The mosquito Aedes aegypti transmits viruses that cause diseases such as dengue, chikungunya and zika. Measures are taken to control the mosquito since these infectious diseases represent a significant health problem, by National Institute for Public Health and Environment of Netherlands. This is the case on the island of Saba. In order to fight these diseases a British company (Oxitec) has genetically modified the mosquito in such a way that it can suppress local mosquito populations. The modification causes the mosquitoes’ offspring to die prematurely. The potential release of these mosquitoes on Saba is considered to result in negligible risks for human health and the environment.
This is the outcome of a technical evaluation of the potential release of these genetically modified mosquitoes. RIVM’s GMO (Genetically Modified Organisms) Office was commissioned by the Executive Council of Saba to perform this evaluation.
Among others, this evaluation looked into effects on the food chain to determine whether an important food source would disappear if the local mosquito population were to be eliminated. It was also considered whether it is unhealthy if people accidentally swallow a genetically modified mosquito. Another element of the evaluation was whether the genetic modification would increase the efficiency of the mosquito to spread diseases.
Considering the adaptive management model may require variable release rates over the entire island at different times, taken on average over the first 12 months, releases are anticipated to average 160 OX513A (name of the genetically modified mosquitoes) males/person/week. For a population of approximately 1800 this would mean that up to approximately 15 million genetically modified mosquitoes males would be released during the initial 12-month period.
The program is anticipated to move to a maintenance phase after the first 12 months, or earlier if suppression targets are met, requiring lower level releases to ensure residual Aedes aegypti in the environment are targeted (e.g. unhatched desiccated eggs in the environment referred to as the egg bank). In this phase, averaged over the whole island, the release rates are not expected to exceed on average 50 genetically modified mosquitoes males/person/week. This would equate to up to approximately 4.7 million genetically modified mosquitoes males during the subsequent 12 months.
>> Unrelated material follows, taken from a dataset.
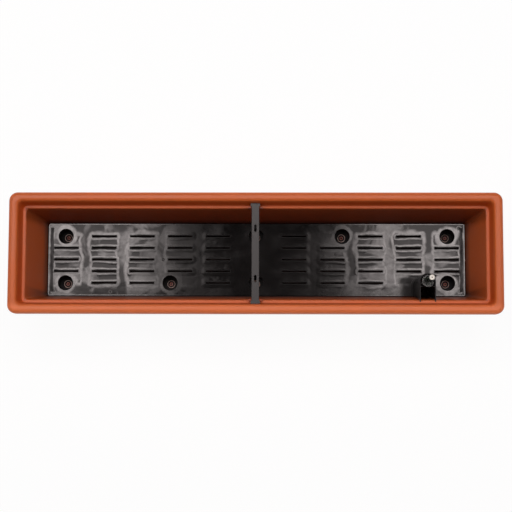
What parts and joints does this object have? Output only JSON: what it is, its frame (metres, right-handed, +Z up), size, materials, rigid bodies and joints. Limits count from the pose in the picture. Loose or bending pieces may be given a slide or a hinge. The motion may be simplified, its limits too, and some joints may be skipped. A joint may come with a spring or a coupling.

Oxitec will send an accountable local project manager to reside in Saba and oversee implementation of the project throughout the initial community engagement and local setup stage, plus the entire duration of mosquito releases (12 months anticipated). Oxitec will also have a presence in the 12 months of maintenance which immediately follows, if deemed necessary. Any non-conformance with SOP’s will be recorded and reported to UK central operations, and corrective actions taken under the direction of the Oxitec Quality Assurance Manager.
Activities require local staff to be supplied by the Saba Department of Agriculture, Hygiene & Vector Control. Four local staff will be required during the first year during the preparation and intervention phases, and two staff in the following year for maintenance and monitoring.